While exploring, your protagonists will pick up on statements and clues with the Synethesia mechanic. The information they see will appear to them visually, and add it to a list. These are best used during the Max Mode segments, where Max or Riho will have to go one on one with another character to prove their statements wrong and find the truth. These big showdowns aren’t too difficult, but I think they stick the landing thanks to the excellent presentation.
The game is entirely voice acted, and the performances are all great. The whole game really leans into the “Film” aesthetic, with the UI being based on film reels and the like. Little details like this really stood out to me and heightened my experience overall. The music is reminiscent of many older crime dramas, and, as someone who grew up with them, I found myself instantly able to immerse myself in the world.
The Nintendo Switch version is completely solid. I played entirely on my Switch Lite to recreate the nostalgic experience of playing a visual novel on my PlayStation Vita, and found it to be a great way to play the game. If I were to list a nitpick, it would be that some camera transitions seem to slow down the framerate and I wish the text size was a bit bigger.

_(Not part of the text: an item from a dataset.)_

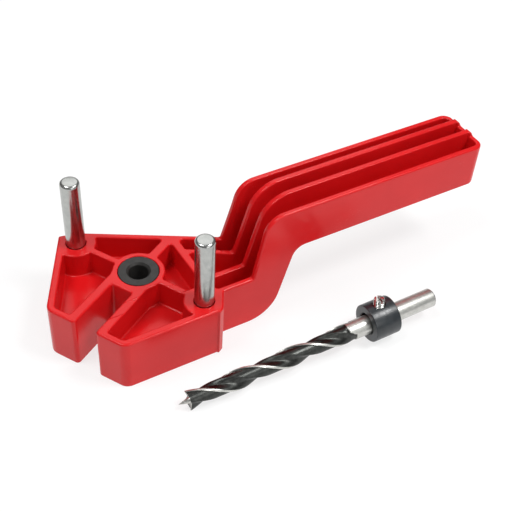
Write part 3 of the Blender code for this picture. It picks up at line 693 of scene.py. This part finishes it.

Root Film is the kind of game you recommend to a friend who is wanting to get into visual novels. It was hard not to compare it to its peers, but I think some of that is a bit fair. It felt like an earnest attempt at a love letter to a subgenre of visual novels. The attempt was surely appreciated, and makes it impossible for me to dislike the game in its entirety. On its own, I feel the game is just short of greatness, but that in no way makes it bad or even mediocre. The presentation and characters carry the experience, and the game made me laugh out loud more times than I could count. I wish there could have been some more complexity in the game’s writing, but so often do visual novel writers fail when it comes to penning good dialogue for the characters. I’d be more than interested in checking out a third possible game in this series if we’re lucky enough to see one.